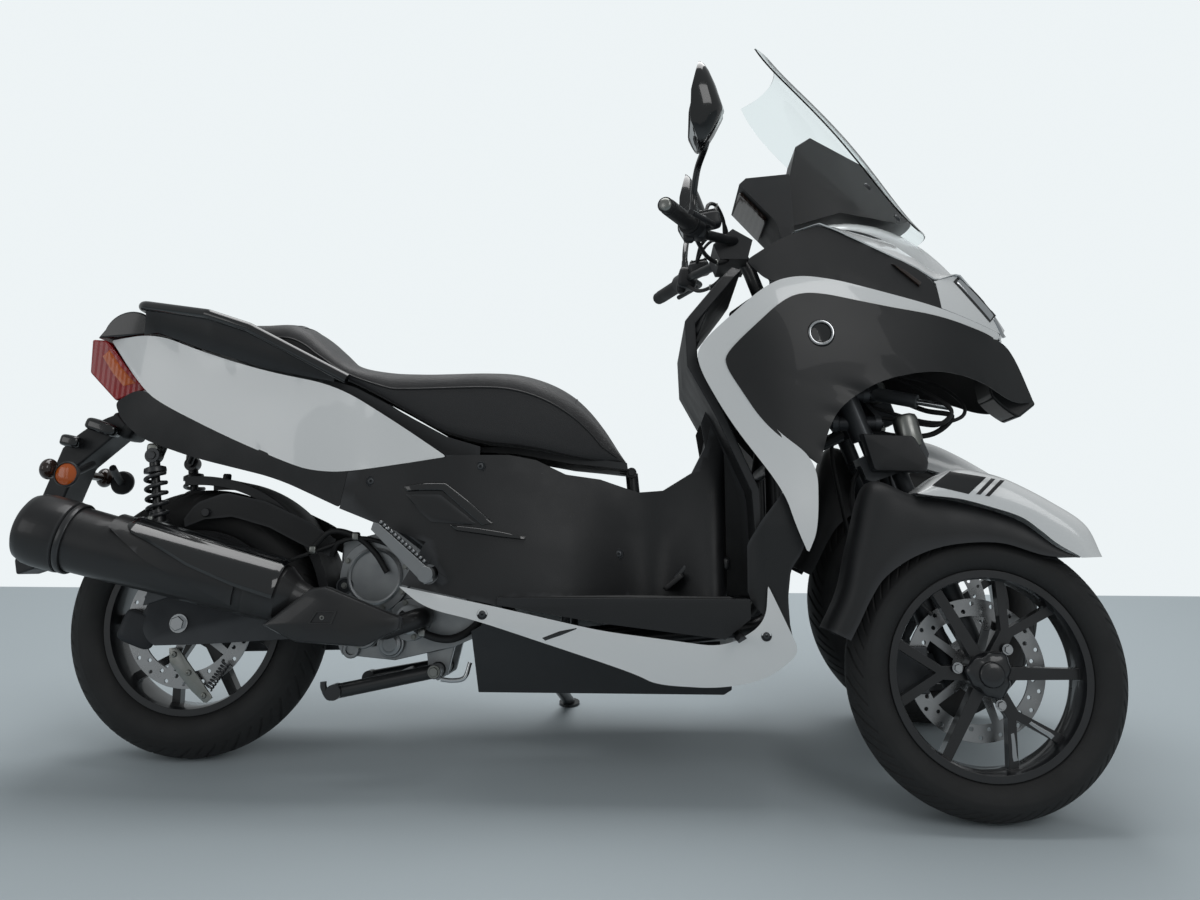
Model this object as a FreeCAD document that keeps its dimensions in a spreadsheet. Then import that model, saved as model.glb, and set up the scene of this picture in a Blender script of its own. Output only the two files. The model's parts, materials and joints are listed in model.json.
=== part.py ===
"""A leaning three-wheeled scooter, parked on its side stand.

Every piece is drawn upright in the vehicle's own frame, in millimetres: +X forward from the rear axle,
+Y to the rider's left and +Z up from the ground. One placement then leans the whole vehicle over its
tyres, and the two front ends follow the tilt linkage, which keeps both front tyres on the ground.
"""

import FreeCAD, Part
import Sketcher
import math
import os
import re
from FreeCAD import Placement, Rotation, Vector

SIZES = {
    # stance
    "wheelbase": 1595, "lean_angle": 14, "crown_radius": 70, "rake_angle": 20, "trail": 68,
    "arm_half": 155, "kingpin_offset": 80,
    # fits
    "panel_wall": 3, "panel_seam": 0.6, "run_gap": 0.3, "swing_gap": 5,
    # wheels
    "rim_radius": 178, "rim_lip": 10, "rim_lip_width": 4.5, "rim_wall": 7, "hub_radius": 38, "axle_radius": 10,
    "front_tyre_radius": 262, "front_tyre_width": 120, "front_rim_width": 90,
    "rear_tyre_radius": 276, "rear_tyre_width": 140, "rear_rim_width": 106,
    "bead_gap": 0.02, "shoulder_share": 0.93, "sidewall_radius": 34,
    "spoke_depth": 30, "spoke_offset": 6, "spoke_width": 24, "spoke_spread": 18,
    "disc_radius": 133, "disc_track": 33, "disc_wall": 5, "disc_gap": 6, "disc_hole": 4,
    # front forks
    "fork_tube_radius": 17, "fork_leg_radius": 23, "fork_spacing": 66, "fork_gap": 9,
    "kingpin_radius": 11, "side_tube_radius": 24, "side_tube_length": 120, "side_tube_height": 765,
    "fender_gap": 10, "fender_half_width": 76,
    "arm_width": 34, "arm_plate": 12, "arm_pin": 8, "boss_radius": 15, "boss_reach": 38, "column_radius": 27,
    # steering
    "bar_radius": 11, "bar_half": 372, "bar_height": 1085, "grip_radius": 17, "grip_length": 125,
    "stem_radius": 16, "control_radius": 24, "mirror_out": 328, "mirror_height": 1300,
    # body
    "tail_half": 178, "side_half": 208, "skirt_half": 248, "shield_half": 272, "floor_height": 336,
    "floor_wall": 12, "frame_tube_radius": 17, "stay_radius": 9, "frame_half": 150, "peg_foot": 4, "pan_half": 206,
    # seat
    "seat_height": 806, "pillion_height": 912, "seat_half": 160, "seat_round": 34, "seat_pan_wall": 14, "pan_share": 0.62,
    "hinge_pin": 6, "hinge_height": 592,
    # running gear
    "engine_half": 82, "case_width": 94, "arm_wall": 26, "muffler_radius": 66, "header_radius": 20,
    "shock_radius": 24, "shock_half": 103, "shock_pin": 8, "spring_wire": 5, "mudguard_gap": 22,
    "stand_leg_radius": 13, "side_foot_x": 776, "side_foot_out": 318, "side_foot_radius": 24,
    "centre_leg_radius": 14,
}

doc = FreeCAD.newDocument("leaning_trike")
sheet = doc.addObject("Spreadsheet::Sheet", "Sizes")
for row, (alias, number) in enumerate(SIZES.items(), start=1):
    sheet.set("A%d" % row, alias.replace("_", " "))
    sheet.set("B%d" % row, str(number))
    sheet.setAlias("B%d" % row, alias)
doc.recompute()

ALIASES = re.compile(r"\b(%s)\b" % "|".join(SIZES))
RIGHT, LEFT = -1, 1
SIDE_NAMES = {RIGHT: "right", LEFT: "left"}
FORWARD, ACROSS, UPWARD = Vector(1, 0, 0), Vector(0, 1, 0), Vector(0, 0, 1)
# Each view plane has its turn from the ground plane and the name of a body's own plane like it.
PLANES = {
    "side": (Rotation(FORWARD, 90), "XZ_Plane"),
    "front": (Rotation(Vector(1, 1, 1), 120), "YZ_Plane"),
    "plan": (Rotation(), "XY_Plane"),
}
WIDE = 600
nodes = {}
rooms = {}


# Values from the sheet

def formula(text):
    """An expression over the sheet's aliases, as an object of the document reads it."""
    return ALIASES.sub(r"Sizes.\1", str(text))


def amount(text):
    """The number that an expression over the sheet gives now."""
    return float(sheet.evalExpression(str(text)))


def bind(item, **texts):
    """Bind properties of an object to expressions over the sheet."""
    for name, text in texts.items():
        item.setExpression(name, formula(text))
    return item


def at(x, y, z):
    """A point whose coordinates are expressions or numbers."""
    return Vector(amount(x), amount(y), amount(z))


def front(dx, z):
    """A side-view corner measured forward from the front axle and up from the ground."""
    return ("wheelbase + %s" % dx, z)


# Stance

lean = math.radians(amount("lean_angle"))
arm_swing = lean + math.asin(amount("kingpin_offset / arm_half") * math.sin(lean))
wheel_shift_y = amount("arm_half") * math.cos(arm_swing) + amount("kingpin_offset")
wheel_shift_z = amount("arm_half") * math.sin(arm_swing)
rake = math.radians(amount("rake_angle"))
KING_UP = Vector(-math.sin(rake), 0, math.cos(rake))


def leaned():
    """The placement that leans the upright vehicle to its left over the tyres' crowns."""
    roll = Rotation(FORWARD, -amount("lean_angle"))
    crown = UPWARD * amount("crown_radius")
    return Placement(crown - roll.multVec(crown), roll)


def on_front_end(side):
    """The placement of one front end, whose own frame has the wheel's mid-plane at y = 0."""
    shift = Vector(0, side * wheel_shift_y, side * wheel_shift_z)
    return leaned().multiply(Placement(shift, Rotation()))


def keep(label, item, placement=None):
    """Give a finished sub-part its own label and stand it in its place."""
    item.Label = label
    item.Placement = (placement if placement else leaned()).multiply(item.Placement)
    nodes[label] = item
    return item


# Sketches

def arc_between(start, end, radius):
    """The arc from start to end: a positive radius turns left on the way, a negative one right."""
    chord = end - start
    rise = math.sqrt(max(radius ** 2 - chord.Length ** 2 / 4, 0))
    left = Vector(-chord.y, chord.x, 0).normalize()
    centre = (start + end) * 0.5 + left * math.copysign(rise, radius)
    first, last = (start, end) if radius > 0 else (end, start)
    turns = [math.atan2(p.y - centre.y, p.x - centre.x) for p in (first, last)]
    return Part.ArcOfCircle(Part.Circle(centre, UPWARD, abs(radius)), *turns)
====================
From the first line of the data through the line with "from FreeCAD import", quote each line exactly and add nothing else.

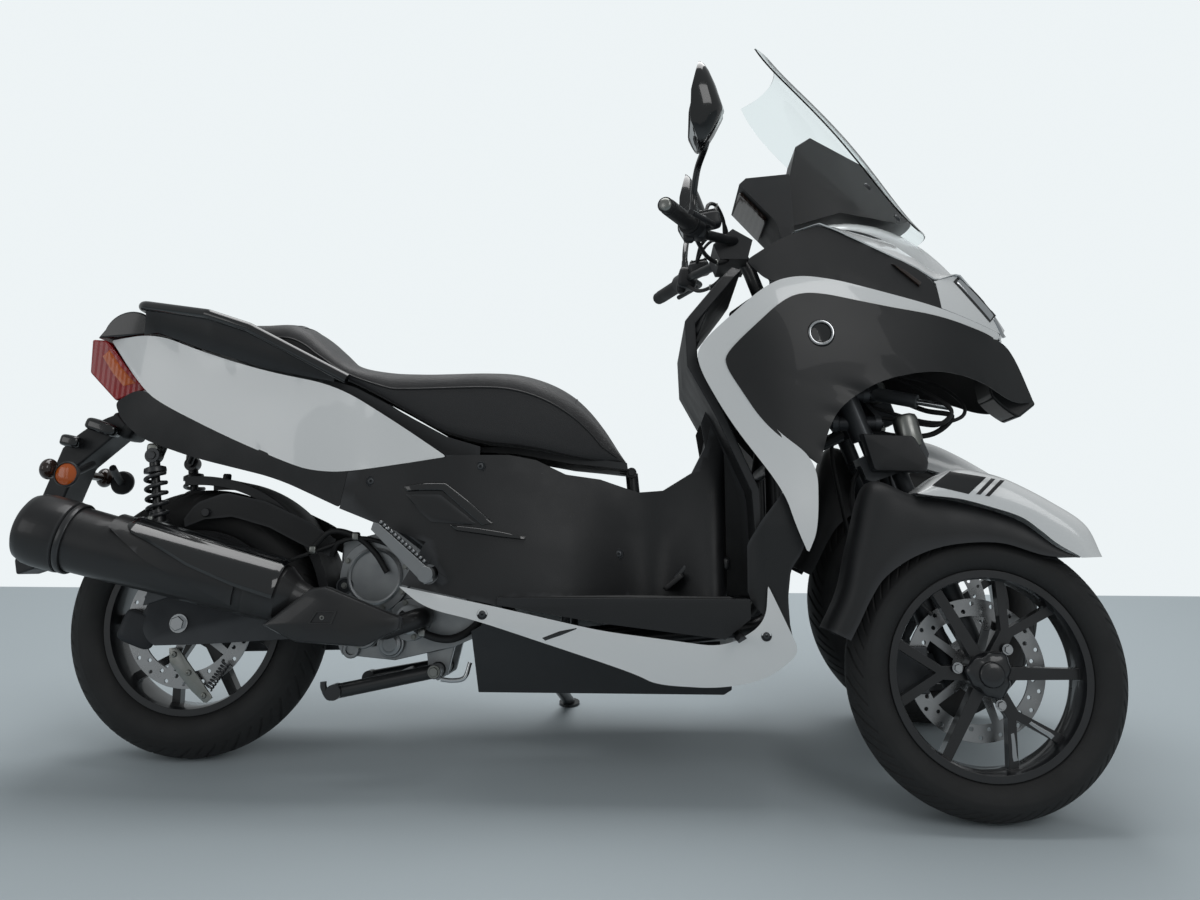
Model this object as a FreeCAD document that keeps its dimensions in a spreadsheet. Then import that model, saved as model.glb, and set up the scene of this picture in a Blender script of its own. Output only the two files. The model's parts, materials and joints are listed in model.json.
=== part.py ===
"""A leaning three-wheeled scooter, parked on its side stand.

Every piece is drawn upright in the vehicle's own frame, in millimetres: +X forward from the rear axle,
+Y to the rider's left and +Z up from the ground. One placement then leans the whole vehicle over its
tyres, and the two front ends follow the tilt linkage, which keeps both front tyres on the ground.
"""

import FreeCAD, Part
import Sketcher
import math
import os
import re
from FreeCAD import Placement, Rotation, Vector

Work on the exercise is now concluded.